▸ WRITTEN TASK
Write out the data again in full, exactly as it reads.

▸ DATA EXTRACT
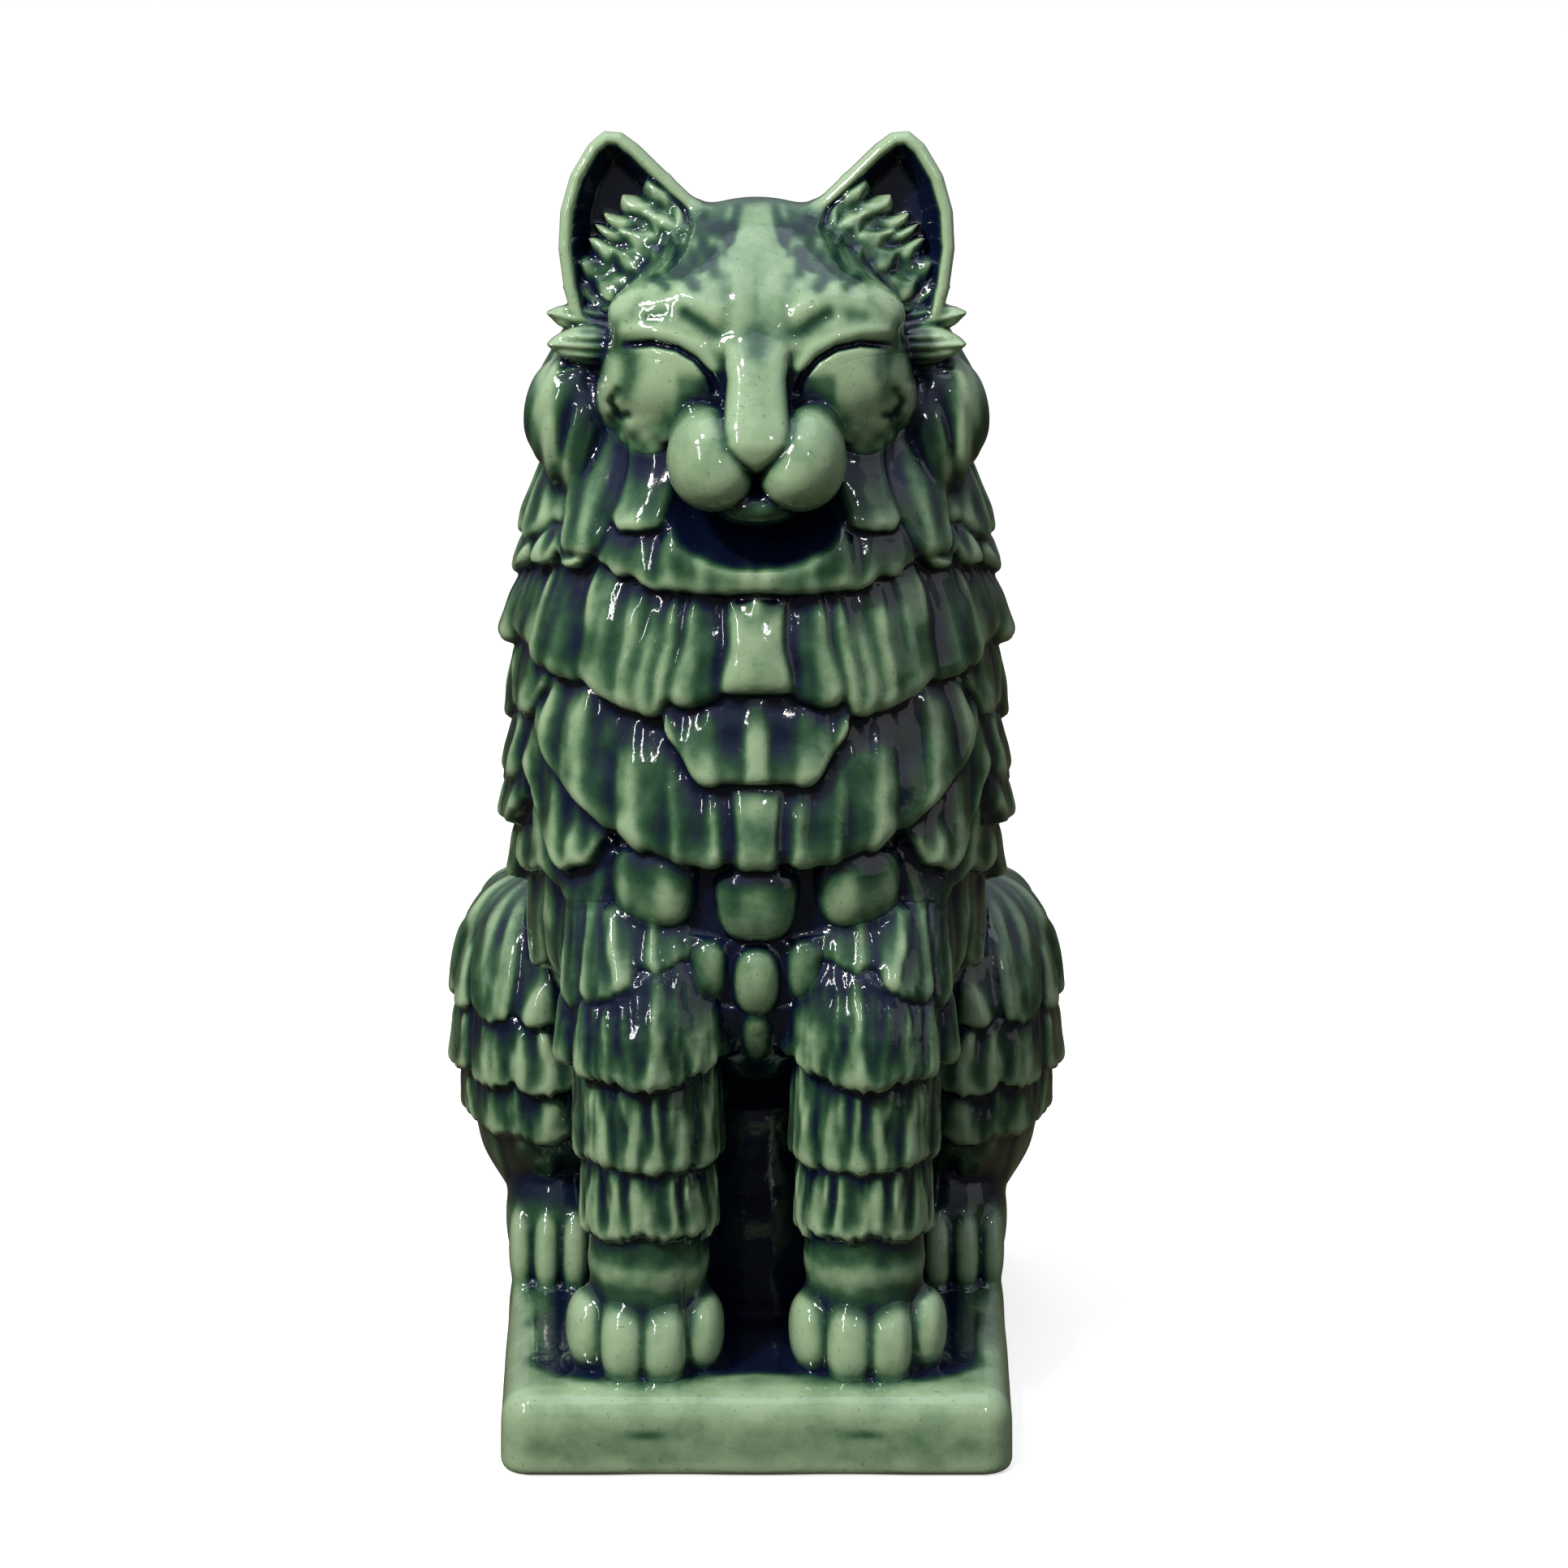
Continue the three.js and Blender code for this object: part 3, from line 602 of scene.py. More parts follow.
EAR_LINE = [(15, 362), (15, 373), (17.5, 379.5), (26.5, 388), (35, 396.2), (40, 399.8), (45, 400.2),
    (49.5, 396.5), (55, 387.5), (58, 377), (58.6, 366), (57, 354), (54.5, 345),
            (46, 338), (34, 340), (22, 350)]


def outline(points, x, z):
    """The signed distance to a closed line in the X Z plane."""
    points = np.array(points, float)
    best = np.full(np.broadcast(x, z).shape, 1e9, F)
    inside = np.zeros(best.shape, bool)
    for (ax, az), (bx, bz) in zip(points, np.roll(points, -1, axis=0)):
        dx, dz = bx - ax, bz - az
        t = np.clip(((x - ax) * dx + (z - az) * dz) / (dx * dx + dz * dz), 0, 1)
        best = np.minimum(best, np.hypot(x - ax - t * dx, z - az - t * dz))
        crosses = (az > z) != (bz > z)
        if dz:
            inside ^= crosses & (x < ax + dx * (z - az) / dz)
    return np.where(inside, -best, best)


def ear_shape(x, y, z):
    rim = outline(EAR_LINE, x, z)
    lean = (z - 366) * 0.10 - (x - 38) * 0.10
    front = -58 + lean + 12 * smooth((-rim - 2.4) / 6.5)
    back = -37 + lean - 9 * smooth(1 - (-rim) / 12)
    return smax(smax(rim, front - y, 3.2), y - back, 3) * 0.8


FAN = (8.0, 343.0)       # X and Z that the ear tufts fan out from
# how far each layer of a tuft reaches, its teeth's length, spacing and shift, and its thickness
TUFT_LAYERS = [(46, 4.5, 9.5, 5.0, 3.4), (38.5, 5, 12.5, 0.5, 5.6), (30, 5, 14.5, 7, 7.6)]


def fan(x, z):
    """Angle in degrees and distance from the point that the ear tufts spread from."""
    return np.degrees(np.arctan2(z - FAN[1], x - FAN[0])), np.hypot(x - FAN[0], z - FAN[1])


def teeth(angle, step, shift):
    """Pointed tips from 0 between locks to 1 at a tip."""
    return 1 - np.abs(((angle + shift) / step) % 1 * 2 - 1)


def ear_tuft_shape(x, y, z):
    angle, far = fan(x, z)
    bend = angle + 1.4 * np.sin(far / 6.5) + 6.0 * cloud(far / 12, angle / 15, 70)
    whole = None
    for reach, tooth, step, shift, thick in TUFT_LAYERS:
        tips = teeth(bend, step, shift)
        edge = reach + tooth * tips ** 0.8 + 3.0 * cloud(angle / 8, far * 0 + step, 71) - far
        crest = thick * np.clip(edge / 4.5, 0, 1) ** 0.5 + 0.9 * (smooth(tips) - 0.5)
        crest = crest + 0.7 * cloud(x / 3.4, z / 3.4, 75)
        y0 = -52 - 10 * np.clip((40 - far) / 26, 0, 1) + (z - 366) * 0.06
        layer = smax((y0 - crest - y) * 0.75, -edge * 0.7, 1.6)
        whole = layer if whole is None else smin(whole, layer, 1.2)
    sides = np.maximum(np.maximum((angle - 68), (5 - angle)) * 0.5, 13 - far)
    return smax(smax(whole, y + 46, 1), sides, 3)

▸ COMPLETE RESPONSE
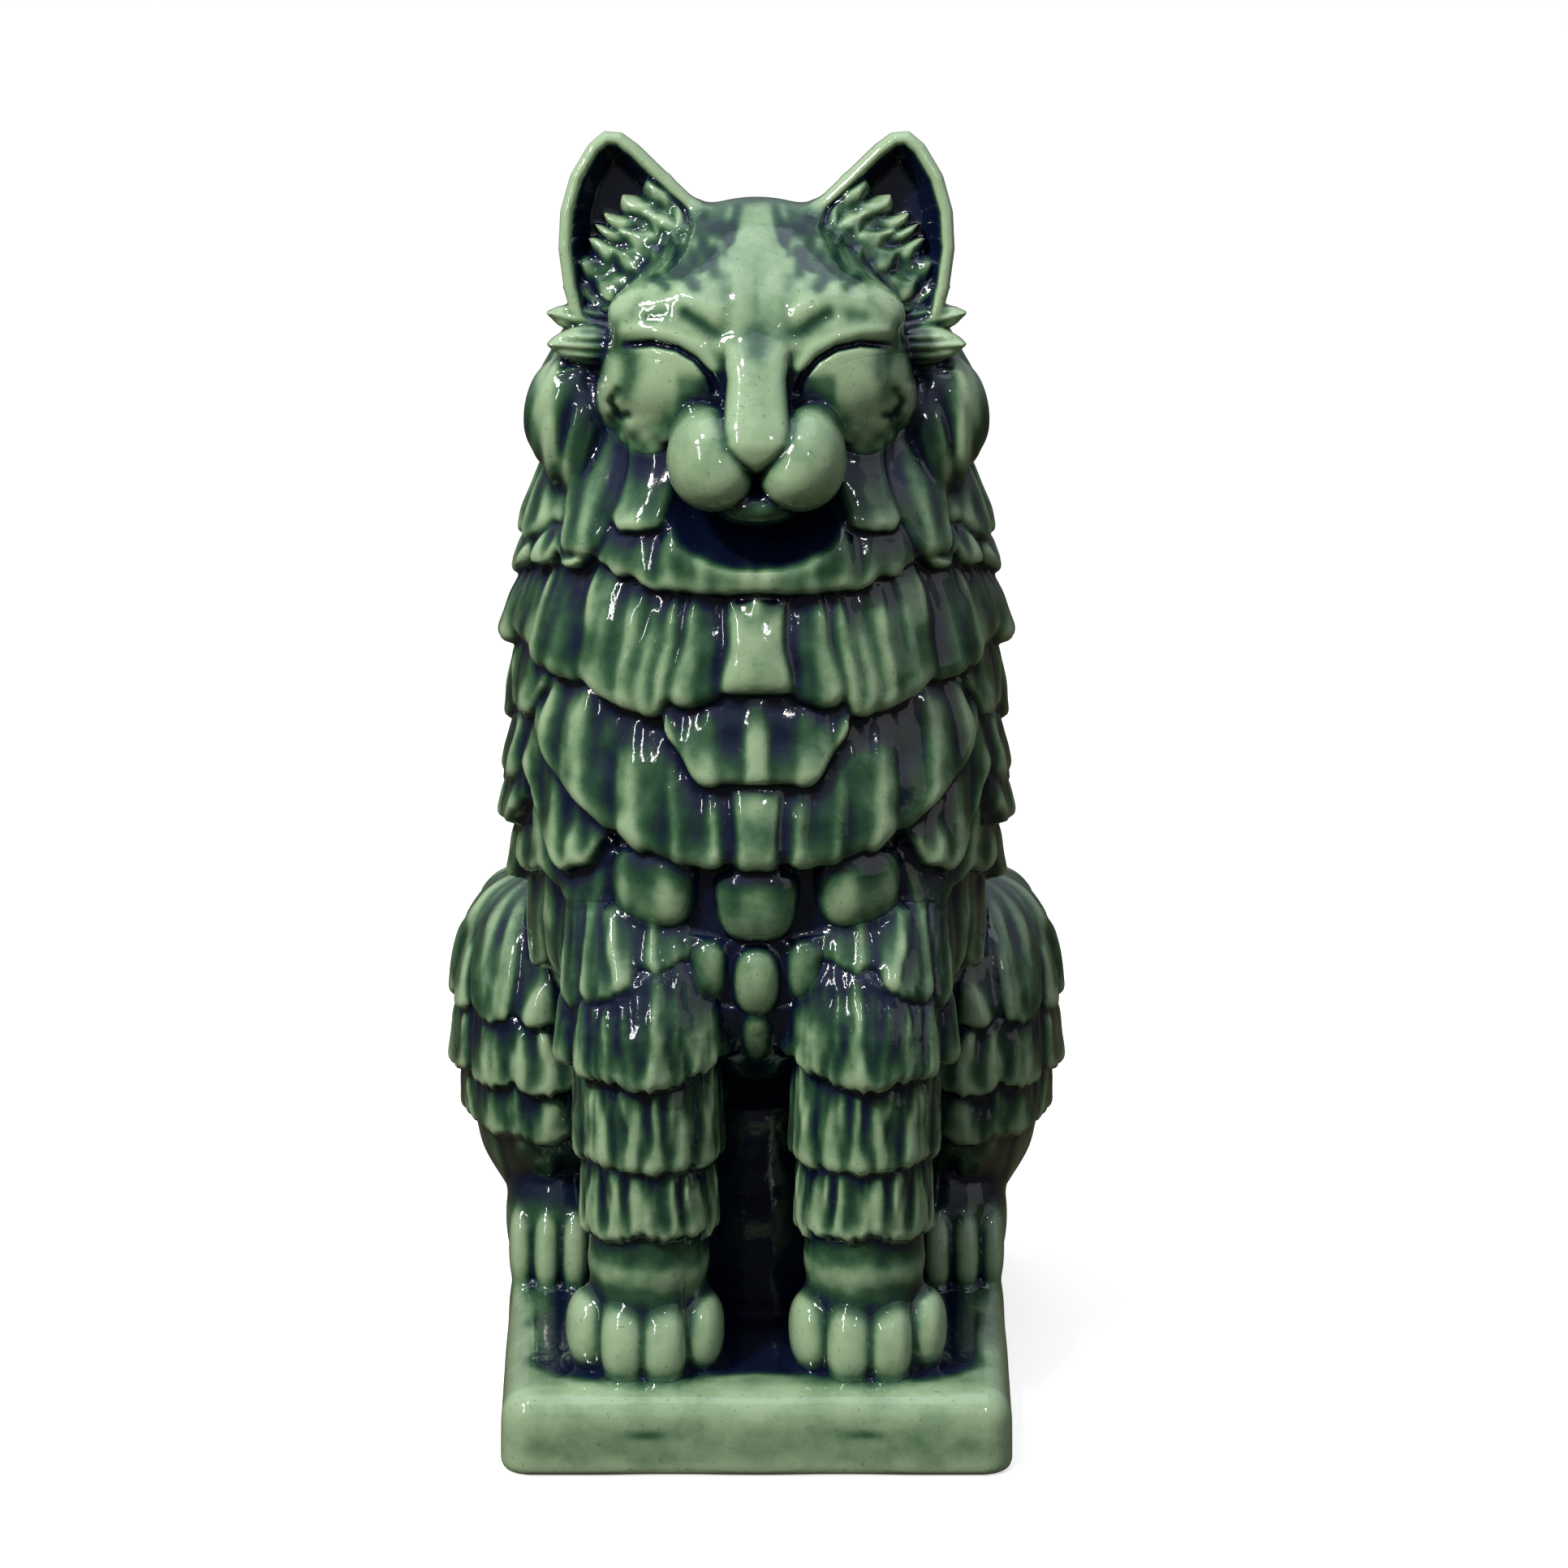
Continue the three.js and Blender code for this object: part 3, from line 602 of scene.py. More parts follow.
EAR_LINE = [(15, 362), (15, 373), (17.5, 379.5), (26.5, 388), (35, 396.2), (40, 399.8), (45, 400.2),
    (49.5, 396.5), (55, 387.5), (58, 377), (58.6, 366), (57, 354), (54.5, 345),
            (46, 338), (34, 340), (22, 350)]


def outline(points, x, z):
    """The signed distance to a closed line in the X Z plane."""
    points = np.array(points, float)
    best = np.full(np.broadcast(x, z).shape, 1e9, F)
    inside = np.zeros(best.shape, bool)
    for (ax, az), (bx, bz) in zip(points, np.roll(points, -1, axis=0)):
        dx, dz = bx - ax, bz - az
        t = np.clip(((x - ax) * dx + (z - az) * dz) / (dx * dx + dz * dz), 0, 1)
        best = np.minimum(best, np.hypot(x - ax - t * dx, z - az - t * dz))
        crosses = (az > z) != (bz > z)
        if dz:
            inside ^= crosses & (x < ax + dx * (z - az) / dz)
    return np.where(inside, -best, best)


def ear_shape(x, y, z):
    rim = outline(EAR_LINE, x, z)
    lean = (z - 366) * 0.10 - (x - 38) * 0.10
    front = -58 + lean + 12 * smooth((-rim - 2.4) / 6.5)
    back = -37 + lean - 9 * smooth(1 - (-rim) / 12)
    return smax(smax(rim, front - y, 3.2), y - back, 3) * 0.8


FAN = (8.0, 343.0)       # X and Z that the ear tufts fan out from
# how far each layer of a tuft reaches, its teeth's length, spacing and shift, and its thickness
TUFT_LAYERS = [(46, 4.5, 9.5, 5.0, 3.4), (38.5, 5, 12.5, 0.5, 5.6), (30, 5, 14.5, 7, 7.6)]


def fan(x, z):
    """Angle in degrees and distance from the point that the ear tufts spread from."""
    return np.degrees(np.arctan2(z - FAN[1], x - FAN[0])), np.hypot(x - FAN[0], z - FAN[1])


def teeth(angle, step, shift):
    """Pointed tips from 0 between locks to 1 at a tip."""
    return 1 - np.abs(((angle + shift) / step) % 1 * 2 - 1)


def ear_tuft_shape(x, y, z):
    angle, far = fan(x, z)
    bend = angle + 1.4 * np.sin(far / 6.5) + 6.0 * cloud(far / 12, angle / 15, 70)
    whole = None
    for reach, tooth, step, shift, thick in TUFT_LAYERS:
        tips = teeth(bend, step, shift)
        edge = reach + tooth * tips ** 0.8 + 3.0 * cloud(angle / 8, far * 0 + step, 71) - far
        crest = thick * np.clip(edge / 4.5, 0, 1) ** 0.5 + 0.9 * (smooth(tips) - 0.5)
        crest = crest + 0.7 * cloud(x / 3.4, z / 3.4, 75)
        y0 = -52 - 10 * np.clip((40 - far) / 26, 0, 1) + (z - 366) * 0.06
        layer = smax((y0 - crest - y) * 0.75, -edge * 0.7, 1.6)
        whole = layer if whole is None else smin(whole, layer, 1.2)
    sides = np.maximum(np.maximum((angle - 68), (5 - angle)) * 0.5, 13 - far)
    return smax(smax(whole, y + 46, 1), sides, 3)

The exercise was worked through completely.